DATASET CONTENT:

============================================================

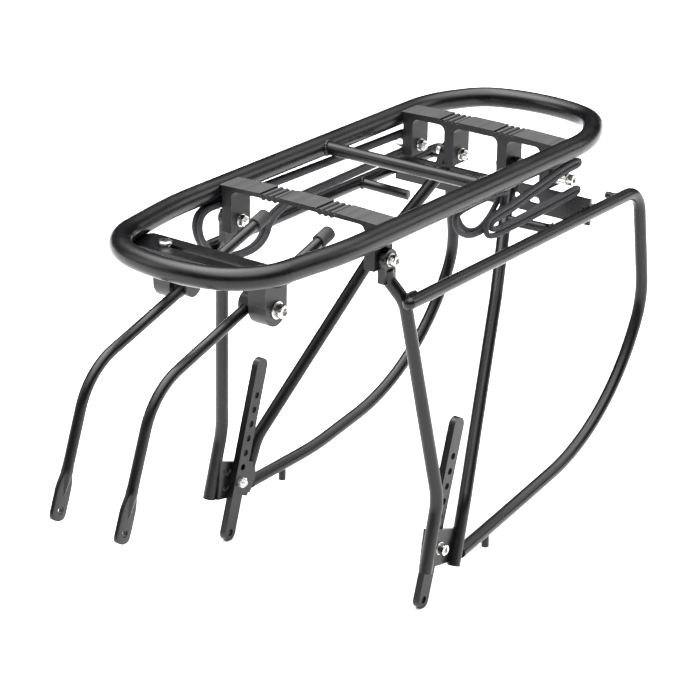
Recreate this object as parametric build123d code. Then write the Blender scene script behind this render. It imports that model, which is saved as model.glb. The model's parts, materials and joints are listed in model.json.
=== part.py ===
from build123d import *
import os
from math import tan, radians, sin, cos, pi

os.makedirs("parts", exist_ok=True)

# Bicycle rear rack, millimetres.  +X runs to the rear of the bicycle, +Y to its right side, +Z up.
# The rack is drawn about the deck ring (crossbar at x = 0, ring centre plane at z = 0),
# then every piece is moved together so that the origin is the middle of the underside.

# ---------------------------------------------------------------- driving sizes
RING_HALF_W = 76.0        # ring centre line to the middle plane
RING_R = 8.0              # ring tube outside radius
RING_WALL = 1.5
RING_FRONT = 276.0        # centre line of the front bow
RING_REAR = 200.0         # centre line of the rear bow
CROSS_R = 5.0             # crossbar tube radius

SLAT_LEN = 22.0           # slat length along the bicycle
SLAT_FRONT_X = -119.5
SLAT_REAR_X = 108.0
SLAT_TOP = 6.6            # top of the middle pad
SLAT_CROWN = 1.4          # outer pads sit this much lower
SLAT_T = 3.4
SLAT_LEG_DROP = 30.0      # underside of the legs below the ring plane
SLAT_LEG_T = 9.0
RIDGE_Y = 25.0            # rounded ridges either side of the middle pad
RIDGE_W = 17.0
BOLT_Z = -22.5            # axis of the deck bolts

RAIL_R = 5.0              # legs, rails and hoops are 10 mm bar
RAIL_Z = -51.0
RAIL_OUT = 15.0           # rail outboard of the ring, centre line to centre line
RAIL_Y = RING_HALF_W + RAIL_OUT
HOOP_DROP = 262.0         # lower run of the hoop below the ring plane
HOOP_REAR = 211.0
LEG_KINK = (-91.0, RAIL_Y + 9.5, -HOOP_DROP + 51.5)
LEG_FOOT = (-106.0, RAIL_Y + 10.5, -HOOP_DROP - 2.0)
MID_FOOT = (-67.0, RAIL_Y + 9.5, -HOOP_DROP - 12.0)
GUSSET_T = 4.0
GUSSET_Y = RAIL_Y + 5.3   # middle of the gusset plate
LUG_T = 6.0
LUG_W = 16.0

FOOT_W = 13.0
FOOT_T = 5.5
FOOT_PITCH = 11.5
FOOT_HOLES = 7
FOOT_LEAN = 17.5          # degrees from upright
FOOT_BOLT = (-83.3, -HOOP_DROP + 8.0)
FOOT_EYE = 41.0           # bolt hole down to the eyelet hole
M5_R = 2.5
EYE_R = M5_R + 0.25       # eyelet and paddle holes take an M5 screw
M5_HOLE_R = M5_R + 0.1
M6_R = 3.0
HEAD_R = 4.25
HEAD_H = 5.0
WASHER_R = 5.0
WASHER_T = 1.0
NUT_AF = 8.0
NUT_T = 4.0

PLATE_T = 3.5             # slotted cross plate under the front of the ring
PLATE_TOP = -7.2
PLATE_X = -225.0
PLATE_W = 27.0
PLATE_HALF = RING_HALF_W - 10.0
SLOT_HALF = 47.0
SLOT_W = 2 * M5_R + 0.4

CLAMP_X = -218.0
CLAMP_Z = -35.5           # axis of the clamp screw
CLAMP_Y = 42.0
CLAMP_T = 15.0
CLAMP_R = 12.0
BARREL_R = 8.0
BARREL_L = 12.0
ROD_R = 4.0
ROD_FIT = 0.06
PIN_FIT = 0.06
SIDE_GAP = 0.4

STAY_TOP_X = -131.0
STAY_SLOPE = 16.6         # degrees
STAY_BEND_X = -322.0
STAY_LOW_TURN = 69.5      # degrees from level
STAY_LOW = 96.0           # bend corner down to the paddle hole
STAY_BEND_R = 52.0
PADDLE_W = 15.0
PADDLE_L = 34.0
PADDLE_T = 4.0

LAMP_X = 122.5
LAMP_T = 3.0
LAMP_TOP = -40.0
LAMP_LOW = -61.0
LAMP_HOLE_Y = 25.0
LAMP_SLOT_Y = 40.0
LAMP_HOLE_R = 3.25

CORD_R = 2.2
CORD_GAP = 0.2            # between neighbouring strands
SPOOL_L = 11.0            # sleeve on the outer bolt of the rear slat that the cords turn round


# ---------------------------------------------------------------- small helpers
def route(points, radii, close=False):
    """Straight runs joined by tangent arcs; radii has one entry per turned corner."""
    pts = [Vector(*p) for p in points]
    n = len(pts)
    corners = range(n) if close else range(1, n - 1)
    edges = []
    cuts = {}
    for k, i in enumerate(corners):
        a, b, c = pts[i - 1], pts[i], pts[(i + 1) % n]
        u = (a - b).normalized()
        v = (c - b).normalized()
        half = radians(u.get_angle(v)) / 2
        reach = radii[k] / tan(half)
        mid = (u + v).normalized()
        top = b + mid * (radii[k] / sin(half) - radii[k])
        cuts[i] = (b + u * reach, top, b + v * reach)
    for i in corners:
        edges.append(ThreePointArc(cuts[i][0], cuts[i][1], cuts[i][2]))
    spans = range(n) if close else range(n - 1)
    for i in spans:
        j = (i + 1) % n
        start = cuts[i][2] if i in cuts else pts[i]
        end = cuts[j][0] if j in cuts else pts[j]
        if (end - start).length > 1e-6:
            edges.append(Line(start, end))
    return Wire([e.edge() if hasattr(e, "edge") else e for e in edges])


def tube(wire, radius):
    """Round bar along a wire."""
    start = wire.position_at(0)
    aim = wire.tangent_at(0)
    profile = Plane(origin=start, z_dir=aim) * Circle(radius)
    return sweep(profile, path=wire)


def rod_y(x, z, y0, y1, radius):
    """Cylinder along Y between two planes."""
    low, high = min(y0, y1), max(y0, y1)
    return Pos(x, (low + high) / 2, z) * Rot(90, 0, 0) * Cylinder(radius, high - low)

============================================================

WORK REQUIRED: Write out all the data again, exactly as it appears.

PROBLEM SOLUTION:
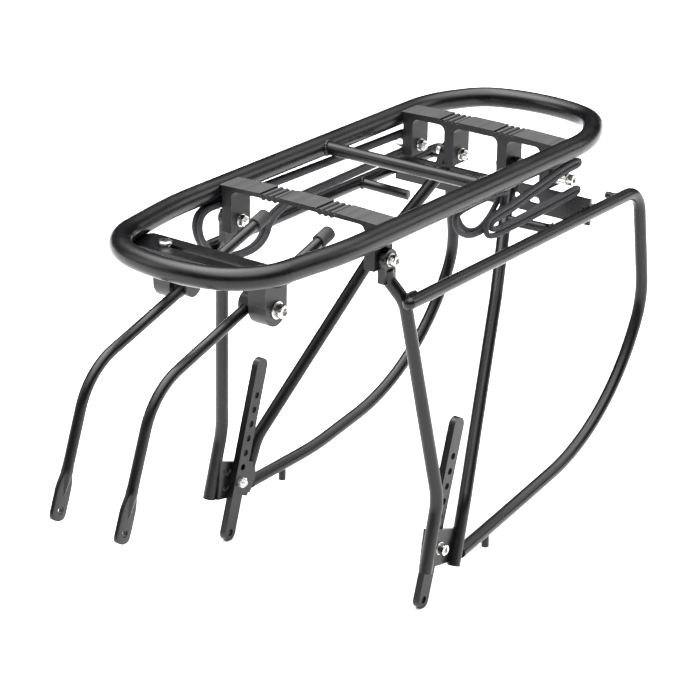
Recreate this object as parametric build123d code. Then write the Blender scene script behind this render. It imports that model, which is saved as model.glb. The model's parts, materials and joints are listed in model.json.
=== part.py ===
from build123d import *
import os
from math import tan, radians, sin, cos, pi

os.makedirs("parts", exist_ok=True)

# Bicycle rear rack, millimetres.  +X runs to the rear of the bicycle, +Y to its right side, +Z up.
# The rack is drawn about the deck ring (crossbar at x = 0, ring centre plane at z = 0),
# then every piece is moved together so that the origin is the middle of the underside.

# ---------------------------------------------------------------- driving sizes
RING_HALF_W = 76.0        # ring centre line to the middle plane
RING_R = 8.0              # ring tube outside radius
RING_WALL = 1.5
RING_FRONT = 276.0        # centre line of the front bow
RING_REAR = 200.0         # centre line of the rear bow
CROSS_R = 5.0             # crossbar tube radius

SLAT_LEN = 22.0           # slat length along the bicycle
SLAT_FRONT_X = -119.5
SLAT_REAR_X = 108.0
SLAT_TOP = 6.6            # top of the middle pad
SLAT_CROWN = 1.4          # outer pads sit this much lower
SLAT_T = 3.4
SLAT_LEG_DROP = 30.0      # underside of the legs below the ring plane
SLAT_LEG_T = 9.0
RIDGE_Y = 25.0            # rounded ridges either side of the middle pad
RIDGE_W = 17.0
BOLT_Z = -22.5            # axis of the deck bolts

RAIL_R = 5.0              # legs, rails and hoops are 10 mm bar
RAIL_Z = -51.0
RAIL_OUT = 15.0           # rail outboard of the ring, centre line to centre line
RAIL_Y = RING_HALF_W + RAIL_OUT
HOOP_DROP = 262.0         # lower run of the hoop below the ring plane
HOOP_REAR = 211.0
LEG_KINK = (-91.0, RAIL_Y + 9.5, -HOOP_DROP + 51.5)
LEG_FOOT = (-106.0, RAIL_Y + 10.5, -HOOP_DROP - 2.0)
MID_FOOT = (-67.0, RAIL_Y + 9.5, -HOOP_DROP - 12.0)
GUSSET_T = 4.0
GUSSET_Y = RAIL_Y + 5.3   # middle of the gusset plate
LUG_T = 6.0
LUG_W = 16.0

FOOT_W = 13.0
FOOT_T = 5.5
FOOT_PITCH = 11.5
FOOT_HOLES = 7
FOOT_LEAN = 17.5          # degrees from upright
FOOT_BOLT = (-83.3, -HOOP_DROP + 8.0)
FOOT_EYE = 41.0           # bolt hole down to the eyelet hole
M5_R = 2.5
EYE_R = M5_R + 0.25       # eyelet and paddle holes take an M5 screw
M5_HOLE_R = M5_R + 0.1
M6_R = 3.0
HEAD_R = 4.25
HEAD_H = 5.0
WASHER_R = 5.0
WASHER_T = 1.0
NUT_AF = 8.0
NUT_T = 4.0

PLATE_T = 3.5             # slotted cross plate under the front of the ring
PLATE_TOP = -7.2
PLATE_X = -225.0
PLATE_W = 27.0
PLATE_HALF = RING_HALF_W - 10.0
SLOT_HALF = 47.0
SLOT_W = 2 * M5_R + 0.4

CLAMP_X = -218.0
CLAMP_Z = -35.5           # axis of the clamp screw
CLAMP_Y = 42.0
CLAMP_T = 15.0
CLAMP_R = 12.0
BARREL_R = 8.0
BARREL_L = 12.0
ROD_R = 4.0
ROD_FIT = 0.06
PIN_FIT = 0.06
SIDE_GAP = 0.4

STAY_TOP_X = -131.0
STAY_SLOPE = 16.6         # degrees
STAY_BEND_X = -322.0
STAY_LOW_TURN = 69.5      # degrees from level
STAY_LOW = 96.0           # bend corner down to the paddle hole
STAY_BEND_R = 52.0
PADDLE_W = 15.0
PADDLE_L = 34.0
PADDLE_T = 4.0

LAMP_X = 122.5
LAMP_T = 3.0
LAMP_TOP = -40.0
LAMP_LOW = -61.0
LAMP_HOLE_Y = 25.0
LAMP_SLOT_Y = 40.0
LAMP_HOLE_R = 3.25

CORD_R = 2.2
CORD_GAP = 0.2            # between neighbouring strands
SPOOL_L = 11.0            # sleeve on the outer bolt of the rear slat that the cords turn round


# ---------------------------------------------------------------- small helpers
def route(points, radii, close=False):
    """Straight runs joined by tangent arcs; radii has one entry per turned corner."""
    pts = [Vector(*p) for p in points]
    n = len(pts)
    corners = range(n) if close else range(1, n - 1)
    edges = []
    cuts = {}
    for k, i in enumerate(corners):
        a, b, c = pts[i - 1], pts[i], pts[(i + 1) % n]
        u = (a - b).normalized()
        v = (c - b).normalized()
        half = radians(u.get_angle(v)) / 2
        reach = radii[k] / tan(half)
        mid = (u + v).normalized()
        top = b + mid * (radii[k] / sin(half) - radii[k])
        cuts[i] = (b + u * reach, top, b + v * reach)
    for i in corners:
        edges.append(ThreePointArc(cuts[i][0], cuts[i][1], cuts[i][2]))
    spans = range(n) if close else range(n - 1)
    for i in spans:
        j = (i + 1) % n
        start = cuts[i][2] if i in cuts else pts[i]
        end = cuts[j][0] if j in cuts else pts[j]
        if (end - start).length > 1e-6:
            edges.append(Line(start, end))
    return Wire([e.edge() if hasattr(e, "edge") else e for e in edges])


def tube(wire, radius):
    """Round bar along a wire."""
    start = wire.position_at(0)
    aim = wire.tangent_at(0)
    profile = Plane(origin=start, z_dir=aim) * Circle(radius)
    return sweep(profile, path=wire)


def rod_y(x, z, y0, y1, radius):
    """Cylinder along Y between two planes."""
    low, high = min(y0, y1), max(y0, y1)
    return Pos(x, (low + high) / 2, z) * Rot(90, 0, 0) * Cylinder(radius, high - low)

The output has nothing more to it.